Joli combat de karaté qu’offrait aux invités le club Kyudonkan de Petite Terre pour cette inauguration des premières Assises du Sport. Une présence massive du Comité départemental Mahorais de karaté, fort de ses 8 clubs et 800 licenciés, venus réclamer une infrastructure dédiée aux arts martiaux « pour pouvoir accueillir des compétions régionales et internationales », nous expliquait Tostao son président, et des dojos aux normes.
C’est à dire une demande de moyens supplémentaires d’à peu près toutes les fédérations sportives à Mayotte, qui pâtissent d’installations déficientes et en pieux état, faute d’entretien. Résultat, très peu de percées, « et les exploits de certains sportifs ne doivent pas occulter la réalité ». Cette mise en garde, c’est le président du Département qui la fait, la preuve qu’une prise de conscience est peut-être en marche : « Le sport mahorais est en deçà de la moyenne nationale, et même régionale. De 2007 à 2015, Mayotte a obtenu 19 médailles, quand il y en a eu 610 à La Réunion, 472 à Madagascar et 27 pour les Comores. Nous sommes donc derrière les Comores ! », appuyait-il, en mettant en relief le « déficit abyssal en matière d’équipements sportifs, un pour 666 habitants à Mayotte quand le rapport est de un pour 193 habitants en métropole. »
Déficit d’équipements pour les sports individuels, détérioration de la plupart des installations, induisent une impréparation des sportifs liée à la précarité, « du coup, ils déménagent en métropole. »
Le « combattant Mayotte », poids léger, ceinture bleu-lagon
Ce qui traduit la volonté politique, c’est la rédaction de plan et de schémas, pour ensuite budgétiser les besoins. On va être servi donc, avec l’annonce du Schéma directeur des Equipements sportifs, pour le 1er trimestre 2019, et le Schéma du développement du sport, d’ici fin 2019.
Madi Vita, président du Comité régional Olympique et Sportif (CROS), voit dans la candidature de Mayotte comme territoire organisateur des Jeux des Iles de l’océan Indien en 2027, un objectif pour répondre à la nécessité de « structurer le milieu sportif, proposer des équipements manquants et rénover l’existant. La marge de progression est énorme. »

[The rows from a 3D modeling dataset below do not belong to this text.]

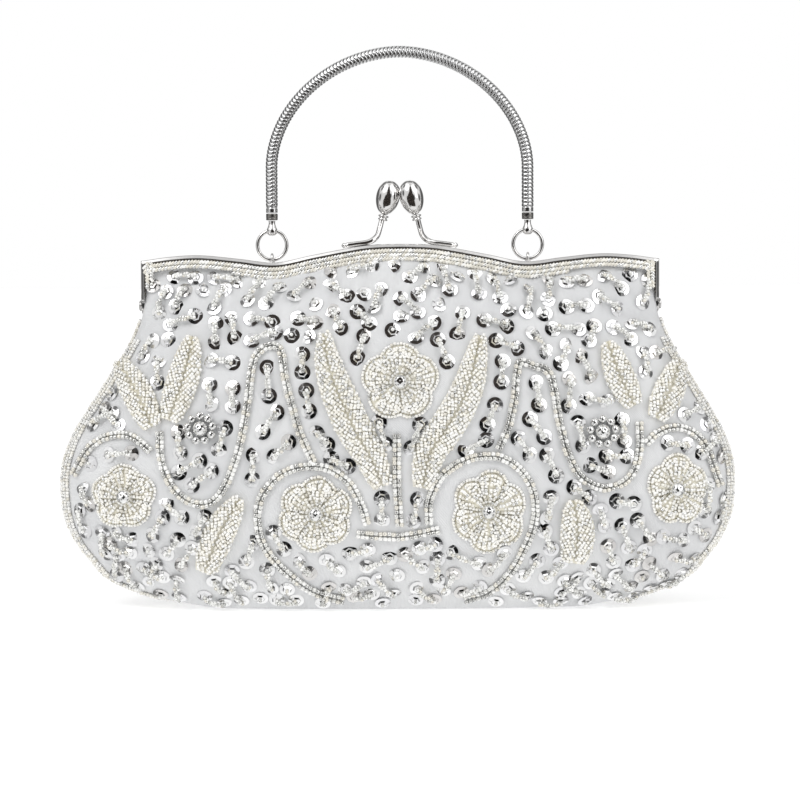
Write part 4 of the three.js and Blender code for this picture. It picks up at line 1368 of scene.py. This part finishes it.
def add_frame_trim(name, side, materials):
    """A dark twisted cord under the rim, then rows of beads that hide the satin's edge."""
    pile = Pile()
    path = rope_line(side, CORD_DEPTH, CORD_FOOT, CORD_Y)
    tangent = unit(np.gradient(path, axis=0))
    across = unit(np.cross(tangent, np.tile([0.0, 1.0, 0.0], (len(path), 1))))
    up = np.cross(across, tangent)
    for phase in (0, math.pi):
        angle = (np.arange(len(path)) * 0.9 + phase)[:, None]
        strand = path + CORD_TWIST_R * (np.cos(angle) * across + np.sin(angle) * up)
        pile.add(*sweep(strand, circle(CORD_STRAND_R, 6)))
    piece = pile.build(f"{name}_twisted_cord", materials["cord"])
    hold(piece, f"{name}_frame", f"{name}_twist_cord", slot="dull_nickel")
    pile = Pile()
    for depth, y, foot, reach in FRAME_ROPES:
        path = rope_line(side, depth, foot, y)
        lay_rope(pile, path[np.abs(path[:, 0]) < reach], side)
    piece = pile.build(f"{name}_frame_beads", materials["beads"])
    hold(piece, f"{name}_frame", f"{name}_bead_rope", slot="seed_bead")


def add_rivets(materials):
    for name, hand in (("left", -1), ("right", 1)):
        profile = [
            (1.0, -1.5), (1.8, -1.4), (2.1, -1.15), (2.1, -0.75), (1.1, -0.7), (1.1, 2.2),
            (2.1, 2.25), (2.1, 2.7), (1.9, 2.95), (1.2, 3.12), (0.3, 3.2),
        ]
        place = np.array([[hand * (EAR_INNER_X + 0.15), 0, HINGE_Z]])
        axes = axes_from(np.array([[float(hand), 0, 0]]), np.array([[0.0, 0, 1]]))
        pile = Pile()
        pile.stamp(lathe(profile, 28), place, axes)
        hold(pile.build(f"{name}_rivet", materials["chrome"]), "rear_frame", f"{name}_hinge_rivet")


def egg_profile():
    """The clasp ball from its foot, slightly narrower than its crown."""
    profile = []
    for t in np.linspace(-math.pi / 2 + 0.09, math.pi / 2 - 0.03, 34):
        height = BALL_HALF_HEIGHT * math.sin(t)
        radius = BALL_R * math.cos(t) ** 0.94 * (1 + 0.06 * math.sin(t))
        profile.append((radius, height))
    return profile


def add_clasp_half(name, hand, side, materials):
    """One half of the kiss-lock: egg ball, double collar, and a bent stem with its foot."""
    tilt = math.radians(-hand * BALL_TILT)
    axis = np.array([[math.sin(tilt), 0, math.cos(tilt)]])
    axes = axes_from(axis, np.array([[0.0, 1.0, 0.0]]))
    body = "front_frame" if side < 0 else "rear_frame"
    pile = Pile()
    centre = np.array([[hand * BALL_X, -side * BALL_LEAN_Y, BALL_Z]])
    pile.stamp(lathe(egg_profile(), 48), centre, axes)
    hold(pile.build(f"clasp_{name}_egg", materials["chrome"]), body, f"clasp_{name}_ball")
    pile = Pile()
    collar = [
        (0.9, -1.15), (1.55, -1.1), (1.85, -0.8), (1.85, -0.5), (1.5, -0.2), (1.42, -0.05),
        (1.5, 0.1), (1.95, 0.35), (2.05, 0.65), (1.9, 0.95), (1.3, 1.1),
    ]
    place = np.array([[hand * COLLAR_X, -side * COLLAR_Y, COLLAR_Z]])
    pile.stamp(lathe(collar, 32), place, axes)
    stem = [(6.9, 149.9), (7.7, 146.6), (8.6, 143.8), (10.2, 142), (12.6, 141), (17.1, 140.4),
            (22.4, 139.7)]
    lean = [side * y for y in (-1.3, -0.6, 1.0, 2.4, 3.0, FRAME_CENTRE_Y, FRAME_CENTRE_Y)]
    points = [(hand * x, y, z) for (x, z), y in zip(stem, lean)]
    path = curve_through(points, 90)
    share = np.linspace(0, 1, 90)
    radius = STEM_R + 0.14 * np.exp(-((share - 0.42) / 0.1) ** 2)
    radius *= 1 - 0.30 * np.exp(-((share - 0.93) / 0.018) ** 2)
    radius *= np.sqrt(np.clip((1 - share) / 0.03, 0.03, 1))
    profile = circle(1, 20)[None] * radius[:, None, None]
    pile.add(*sweep(path, profile))
    hold(pile.build(f"clasp_{name}_arm", materials["chrome"]), body, f"clasp_{name}_stem")


# ---------------------------------------------------------------- rings and handle


def add_ring(name, hand, materials):
    """A round wire ring, closed by a fine butt joint at the top."""
    angle = np.linspace(0.012, 2 * math.pi - 0.012, 96) + math.pi / 2
    path = np.stack([hand * RING_X + RING_MEAN_R * np.cos(angle),
                     np.full(96, FRAME_CENTRE_Y),
                     RING_PIVOT_Z + RING_MEAN_R + RING_MEAN_R * np.sin(angle)], -1)
    pile = Pile()
    pile.add(*sweep(path, circle(RING_WIRE_R, 16)))
    hold(pile.build(f"{name}_wire_ring", materials["chrome"]), f"{name}_ring", f"{name}_ring")


def add_lug(name, hand, materials):
    x = hand * RING_X
    angle = np.linspace(0, math.pi, 30)
    arch = np.stack([np.full(30, x), FRAME_CENTRE_Y - LUG_ARCH_R * np.cos(angle),
                     LUG_ARCH_Z + LUG_ARCH_R * np.sin(angle)], -1)
    foot = np.array([[x, FRAME_CENTRE_Y - LUG_ARCH_R, LUG_FOOT_Z]])
    path = np.concatenate([foot, arch, foot + [[0, 2 * LUG_ARCH_R, 0]]])
    ups = np.tile([1.0, 0.0, 0.0], (len(path), 1))
    pile = Pile()
    pile.add(*sweep(path, circle(LUG_WIRE_R, 14), ups))
    collar = [(0.52, -0.22), (0.95, -0.2), (1.0, 0), (0.8, 0.22), (0.52, 0.26)]
    for leg in (-1, 1):
        y = FRAME_CENTRE_Y + leg * LUG_ARCH_R
        pile.stamp(lathe(collar, 18), np.array([[x, y, float(frame_top(x)) + 0.18]]), UPRIGHT)
    hold(pile.build(f"{name}_lug_wire", materials["chrome"]), "rear_frame", f"{name}_lug")


def chain_path(count):
    """The chain's centre line: straight legs and a slightly full half-ellipse."""
    angle = np.linspace(math.pi, 0, 400)
    cosine, sine = np.cos(angle), np.sin(angle)
    x = ARCH_A * np.sign(cosine) * np.abs(cosine) ** (2 / ARCH_POWER)
    z = ARCH_Z + ARCH_B * np.abs(sine) ** (2 / ARCH_POWER)
    leg = np.linspace(CHAIN_FOOT_Z, ARCH_Z, 40)[:-1]
    x = np.concatenate([np.full(39, -RING_X), x, np.full(39, RING_X)])
    z = np.concatenate([leg, z, leg[::-1]])
    return at_steps(np.stack([x, np.full(len(x), FRAME_CENTRE_Y), z], -1), count)


def add_chain(materials):
    """Snake chain: overlapping scales round a flexible tube, with a plain collar at each end."""
    rough = chain_path(400)
    total = length_of(rough)
    per_scale = 8
    scales = int(round(total / SCALE_PITCH))
    count = scales * per_scale + 1
    path = chain_path(count)
    around = 48
    angle = np.arange(around) * 2 * math.pi / around
    along = np.linspace(0, scales, count)[:, None]
    column = (angle + math.pi / 2 + math.pi / CHAIN_COLUMNS) / (2 * math.pi / CHAIN_COLUMNS)
    across = column % 1
    slope = np.where(np.floor(column) % 2 == 0, across, 1 - across)
    saw = (along + 0.55 * slope[None]) % 1
    end = np.minimum(np.linspace(0, total, count), np.linspace(total, 0, count))[:, None]
    woven = end > 2.0
    groove = (saw > 0.72) & (np.abs(across - 0.5) < 0.36)[None] & woven
    swell = 0.93 + 0.07 * np.sin(math.pi * saw) * np.sin(math.pi * across)[None]
    radius = CHAIN_R * np.where(woven, np.where(groove, 0.84, swell), 0.97)
    radius = np.where((end > 1.7) & (end < 2.1), CHAIN_R * 0.88, radius)
    profile = np.stack([radius * np.cos(angle), radius * np.sin(angle)], -1)
    pile = Pile()
    pile.add(*sweep(path, profile), smooth=True)
    # The grooves between the scales take the second, dark material: painted shade.
    piece = pile.build("snake_chain", [materials["chain"], materials["gap"]])
    tints = np.zeros(len(piece.data.polygons), int)
    tints[:groove[:-1].size] = groove[:-1].ravel()
    piece.data.polygons.foreach_set("material_index", tints)
    hold(piece, "handle", "handle_chain", slot="snake_chain")


def add_handle_end(name, hand, materials):
    x = hand * RING_X
    ferrule = [
        (1.9, -1.3), (2.15, -1.22), (2.25, -1.0), (2.25, -0.55), (2.14, -0.45), (2.25, -0.35),
        (2.25, 0.95), (2.2, 1.2), (2.0, 1.3),
    ]
    pile = Pile()
    pile.stamp(lathe(ferrule, 32), np.array([[x, FRAME_CENTRE_Y, FERRULE_Z]]), UPRIGHT)
    piece = pile.build(f"{name}_cap", materials["nickel"])
    hold(piece, "handle", f"{name}_ferrule", slot="dull_nickel")
    add_eyelet(name, x, materials)


def drill(piece, centre, radius, reach):
    """Cuts a round hole along X through a piece."""
    pile = Pile()
    place = np.array([centre], float)
    pile.stamp(lathe([(radius, -reach), (radius, reach)], 28), place, np.eye(3)[None])
    tool = pile.build("drill", piece.data.materials[0])
    cut = piece.modifiers.new("hole", "BOOLEAN")
    cut.object = tool
    cut.solver = "EXACT"
    shaped = bpy.data.meshes.new_from_object(piece.evaluated_get(
        bpy.context.evaluated_depsgraph_get()))
    piece.modifiers.clear()
    piece.data = shaped
    bpy.data.objects.remove(tool)


def add_eyelet(name, x, materials):
    """A pear-shaped end on a short neck, with a cross hole for the ring."""
    centre = RING_PIVOT_Z + 2 * RING_MEAN_R
    pear = [
        (0.5, -2.08), (1.2, -1.9), (1.75, -1.35), (2.02, -0.6), (2.05, 0.0), (1.9, 0.7),
        (1.62, 1.35), (1.38, 2.0), (1.25, 2.7), (1.22, 3.2), (1.35, 3.5), (1.3, 3.7),
    ]
    pile = Pile()
    pile.stamp(lathe(pear, 32), np.array([[x, FRAME_CENTRE_Y, centre]]), UPRIGHT)
    piece = pile.build(f"{name}_eyelet", materials["chrome"])
    bpy.context.view_layer.update()
    drill(piece, (x, FRAME_CENTRE_Y, centre), EYELET_HOLE_R, 5)
    hold(piece, "handle", f"{name}_ball_end")


def add_metalwork(materials):
    for name, side in SIDES.items():
        add_frame_half(name, side, materials)
    add_rivets(materials)
    add_clasp_half("left", -1, -1, materials)
    add_clasp_half("right", 1, 1, materials)
    for name, hand in (("left", -1), ("right", 1)):
        add_ring(name, hand, materials)
        add_lug(name, hand, materials)
        add_handle_end(name, hand, materials)
    add_chain(materials)


add_camera()
add_world()
add_lights()
add_floor()
add_flag()
MATERIALS = make_materials()
add_satin(MATERIALS)
add_lining(MATERIALS)
add_pocket(MATERIALS)
add_piping(MATERIALS)
add_motifs(MATERIALS)
add_sequins(MATERIALS)
add_metalwork(MATERIALS)

bpy.context.scene.view_settings.view_transform = "Standard"
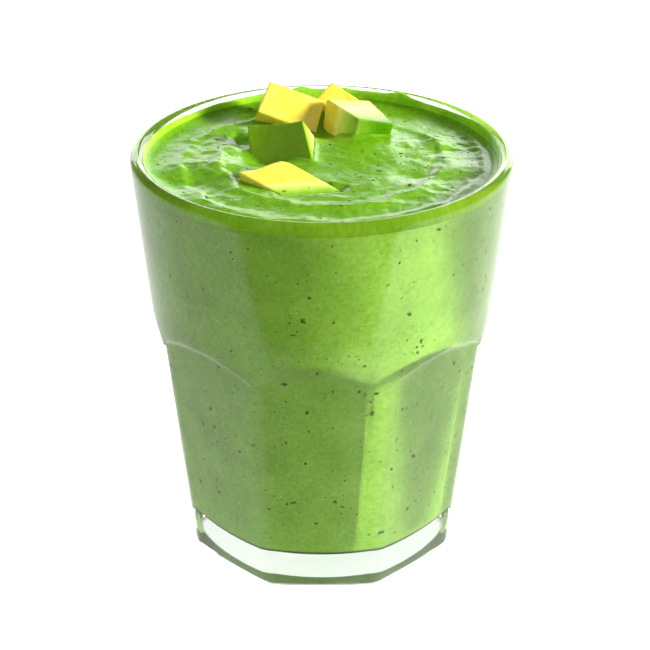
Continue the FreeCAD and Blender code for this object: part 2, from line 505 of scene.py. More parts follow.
@dataclass(frozen=True)
class ClearGlass:
    """Clear pressed glass with the faint ripple that the mould leaves; matt where it is rough."""

    name: str = "clear_pressed_glass"
    tint_clear: str = "fcfefd"
    tint_deep: str = "f6fbf8"
    index: float = 1.5
    ripple: float = 11.0
    ripple_depth: float = 0.02
    roughness: float = 0.0

    def material(self) -> bpy.types.Material:
        """Make the material.

        Returns:
            The finished material.
        """
        recipe = Recipe(self.name)
        recipe.set(Transmission_Weight=1.0, Roughness=self.roughness, IOR=self.index)
        wave = recipe.grain(self.ripple, detail=1.0)
        recipe.paint(recipe.ramp(wave, [(0.3, linear(self.tint_clear)), (0.7, linear(self.tint_deep))]))
        recipe.relief(wave, self.ripple_depth)
        return recipe.material


@dataclass(frozen=True)
class Smoothie:
    """Blended greens: fine pulp in a paler juice."""

    name: str
    juice: str = "72ab1a"
    pulp: str = "669f14"
    pale: str = "80b828"
    roughness: float = 0.2
    shine: float = 0.5
    pulp_size: float = 1.1
    cloud_size: float = 9.0
    relief_size: float = 0.9
    relief_depth: float = 0.1
    cloud: str = "e6ecd8"
    index: float = 1.36
    glow: float = 0.0
    glow_depth: float = 1.5
    glow_reach: tuple[float, float, float] = (0.45, 1.0, 0.1)

    def material(self) -> bpy.types.Material:
        """Make the material.

        Returns:
            The finished material.
        """
        recipe = Recipe(self.name)
        recipe.set(Roughness=self.roughness, Specular_IOR_Level=self.shine, IOR=self.index)
        if self.glow:
            recipe.set(Subsurface_Weight=self.glow, Subsurface_Radius=self.glow_reach)
            recipe.set(Subsurface_Scale=self.glow_depth * MM)
        pulp = recipe.ramp(
            recipe.grain(self.pulp_size, detail=3.0, rough=0.6),
            [(0.32, linear(self.pulp)), (0.5, linear(self.juice)), (0.72, linear(self.pale))],
        )
        clouds = recipe.grain(self.cloud_size)
        cloud = recipe.ramp(clouds, [(0.3, linear(self.cloud)), (0.7, linear(WHITE))])
        recipe.paint(recipe.blend(1.0, pulp, cloud, way="MULTIPLY"))
        recipe.relief(recipe.grain(self.relief_size, detail=2.0), self.relief_depth)
        return recipe.material


@dataclass(frozen=True)
class Speck:
    """Finish of the small things in the drink: bits of leaf, peel, fibre and bubbles."""

    name: str
    dark: str
    light: str
    roughness: float = 0.5
    shine: float = 0.3
    patch: float = 1.4

    def material(self) -> bpy.types.Material:
        """Make the material.

        Returns:
            The finished material.
        """
        recipe = Recipe(self.name)
        recipe.set(Roughness=self.roughness, Specular_IOR_Level=self.shine)
        tone = recipe.grain(self.patch, detail=1.0)
        recipe.paint(recipe.ramp(tone, [(0.35, linear(self.dark)), (0.65, linear(self.light))]))
        return recipe.material


@dataclass(frozen=True)
class AvocadoFlesh:
    """Cut flesh that turns from yellow to green towards the skin side, with a faint painted glow of its own
    colour.
    """

    name: str
    towards_skin: tuple[float, float, float]
    start: float
    width: float
    inside: str = "e9d44a"
    near: str = "ece07c"
    rim: str = "bfe05a"
    skin: str = "5f9c08"
    near_at: float = 0.15
    rim_at: float = 0.45
    skin_at: float = 0.92
    wobble: float = 0.22
    wobble_size: float = 3.5
    mottle: str = "f6f1e4"
    mottle_size: float = 1.1
    mottle_share: float = 0.8
    roughness: float = 0.42
    shine: float = 0.4
    relief_size: float = 0.8
    relief_depth: float = 0.06
    softness: float = 0.25
    soft_depth: float = 1.5
    soft_reach: tuple[float, float, float] = (0.9, 0.85, 0.25)
    glow: float = 0.11  # painted glow: the flesh gives off light of its own colour, standing in for light that soft flesh passes on into its shaded sides

    def run(self, recipe: Recipe) -> Socket:
        """Run of colour from the inside to the skin.

        Args:
            recipe: The material under construction.

        Returns:
            The colour.
        """
        run = recipe.along(Vector(self.towards_skin).normalized(), self.start, self.width)
        around_nought = recipe.figure("SUBTRACT", recipe.grain(self.wobble_size), 0.5)
        wobble = recipe.figure("MULTIPLY", around_nought, self.wobble)
        stops = [
            (0.0, linear(self.inside)),
            (self.near_at, linear(self.near)),
            (self.rim_at, linear(self.rim)),
            (self.skin_at, linear(self.skin)),
        ]
        return recipe.ramp(recipe.figure("ADD", run, wobble), stops)

    def material(self) -> bpy.types.Material:
        """Make the material.

        Returns:
            The finished material.
        """
        recipe = Recipe(self.name)
        recipe.set(Roughness=self.roughness, Specular_IOR_Level=self.shine, Emission_Strength=self.glow)
        recipe.set(Subsurface_Weight=self.softness, Subsurface_Radius=self.soft_reach)
        recipe.set(Subsurface_Scale=self.soft_depth * MM)
        patches = recipe.grain(self.mottle_size, detail=4.0, rough=0.65)
        mottle = recipe.ramp(patches, [(0.3, linear(self.mottle)), (0.65, linear(WHITE))])
        colour = recipe.blend(self.mottle_share, self.run(recipe), mottle, way="MULTIPLY")
        recipe.paint(colour)
        # painted glow: the flesh's own colour given off as light
        recipe.give_off(colour)
        recipe.relief(recipe.grain(self.relief_size, detail=4.0, rough=0.6), self.relief_depth)
        return recipe.material


# ---- tumbler ----------------------------------------------------------------------------------------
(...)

S’adressant à Jean-Marc Mormeck, Patrick Bonfils, directeur de la Direction de la Jeunesse et des Sports, qui représentait le préfet de Mayotte retenu par la présence de la ministre du Travail à Mayotte, prononçait un discours remplis d’uppercuts à l’image d’un combat de boxe : « Nous sommes sur un ring. Actuellement dans les cordes en train de se relever, le combattant Mayotte, poids léger, ceinture bleu-lagon, short vert-nature. Les premiers rounds ont été difficiles dans un combat inégal contre plusieurs adversaires dans la catégorie poids-lourd : manque de moyens, manque de stratégie, manque de prospective, et, en cours de combat, entrée sur le ring d’une démographie galopante et d’une crise sociale. »
Représenter la France à l’extérieur
Un discours à la fois « hommage au grand sportif » Jean-Marc Mormeck, mais aussi critique contre un état des lieux qui a bien failli « mettre Mayotte KO », visant, même s’il ne le dira pas expressément, un manque de volonté politique, à travers l’abandon à « l’adversité », « c’est normal, c’est comme ça à Mayotte. »
Le champion du monde rappelait qu’il l’était devenu à force de volonté, « bien qu’issu du 93 à Bobigny ». Et rappelait les enjeux qui vont bien au-delà du sport : « Gagner des compétitions permet de devenir ambassadeur d’une nation. Vos jeunes représenteront la France quand ils remporteront des médailles. Or, on ne peut pas leur demander de s’améliorer s’ils n’ont pas d’installations à la hauteur ».
Devant les journalistes, Jean-Marc Mormeck avoue avoir pensé que les descriptions qu’on lui faisait à Paris des conditions dans lesquelles s’entrainaient les sportifs étaient exagérées, « j’ai été très surpris hier de voir que c’était leur réalité. » Il note une « réelle prise de conscience politique. Il faut déjà rattraper le retard », indique-t-il.
Nous lui avons posé une question plus globale sur sa mission à Mayotte et sur l’inégalité dans un territoire, qui a longtemps été l’oublié de la République : « Tout ce que je vais noter fera l’objet d’un rapport, comme à chacune de mes visites en Outre-mer. Mais je ne peux pas deviner les injustices si on ne me fait pas remonter de plainte. Il faut que les acteurs m’écrivent à la Délégation ministérielle. » Or, d’après nos renseignements pris auprès de sa délégation, très peu de demandes remontent de Mayotte, contrairement aux autres DOM. Il faut donc savoir créer les conditions d’une égalité des chances, à commencer par les signes d’une volonté politique forte sur le territoire.